We have to go out and actually try to recruit immigrants to come here. We need immigrants to take all the different kinds of jobs that the country needs – improve our culture, our cuisine, our religion, our dialogue, and certainly improve our economy.

Bloomberg’s immigration plan says:

“The grandson of immigrants, Mike believes in the power of the American Dream,” says Bloomberg immigration agenda. It continues:

Throughout his career, he has been a passionate advocate for welcoming immigrants and fixing the broken immigration system. Immigrants make our country stronger, and Mike is focused on reclaiming America’s role as the beacon of freedom and opportunity for people from around the world.

Mike formed the pro-immigration organization New American Economy, representing more than 500 mayors and CEOs from all 50 states who are highlighting the contributions of immigrants.

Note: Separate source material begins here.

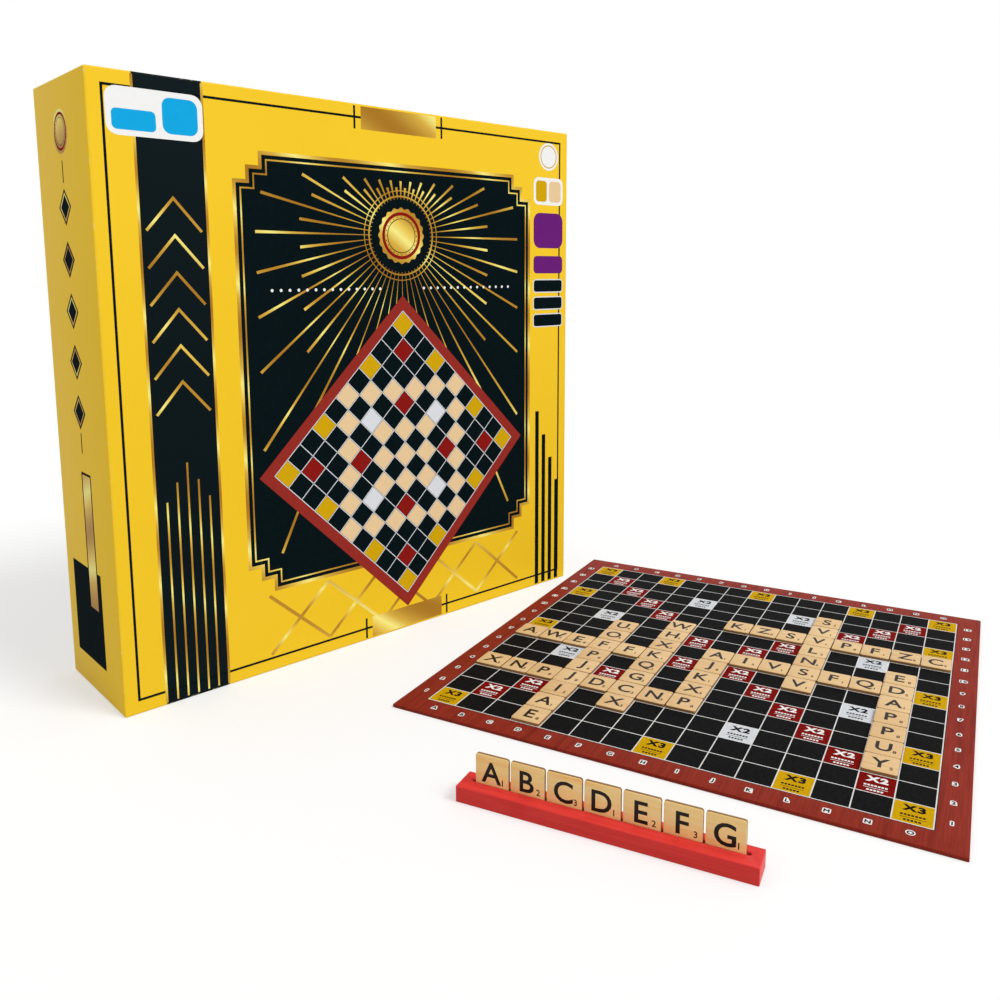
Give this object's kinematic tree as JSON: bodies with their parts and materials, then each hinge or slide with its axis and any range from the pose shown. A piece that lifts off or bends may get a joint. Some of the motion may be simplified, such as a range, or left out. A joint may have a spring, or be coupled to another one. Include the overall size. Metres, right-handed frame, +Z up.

Bloomberg’s New American Economy group was formed in 2013 to push for passage of the “Gang of Eight” bill, which would have boosted stockholders and also flatlined wages for at least ten years, according to the Congressional Budget Office. The bill provided an amnesty for all illegal aliens, doubled the annual inflow of legal immigrants to two million — even as four million Americans turned 18 each year — and allowed an unlimited inflow of foreign college graduates.

“The rate of return on capital would be higher [than on labor] under the legislation than under current law throughout the next two decades,” says the CBO report, titled “The Economic Impact of S. 744.”

“The legislation would particularly increase the number of workers with lower or higher skills but would have less effect on the number of workers with average skills. … The wages of lower- and higher-skilled workers would tend to be pushed downward slightly (by less than ½ percent) relative to the wages of workers with average skills,” said the CBO report.

Bloomberg’s NEA website tries to build support for amnesty and more immigration by producing many studies. For example, a January 2020 report boasted that “New Data Shows Immigrants Make Up More Than 60 Percent of Middlesex County’s STEM Workers and Nearly Half of Business Owners.”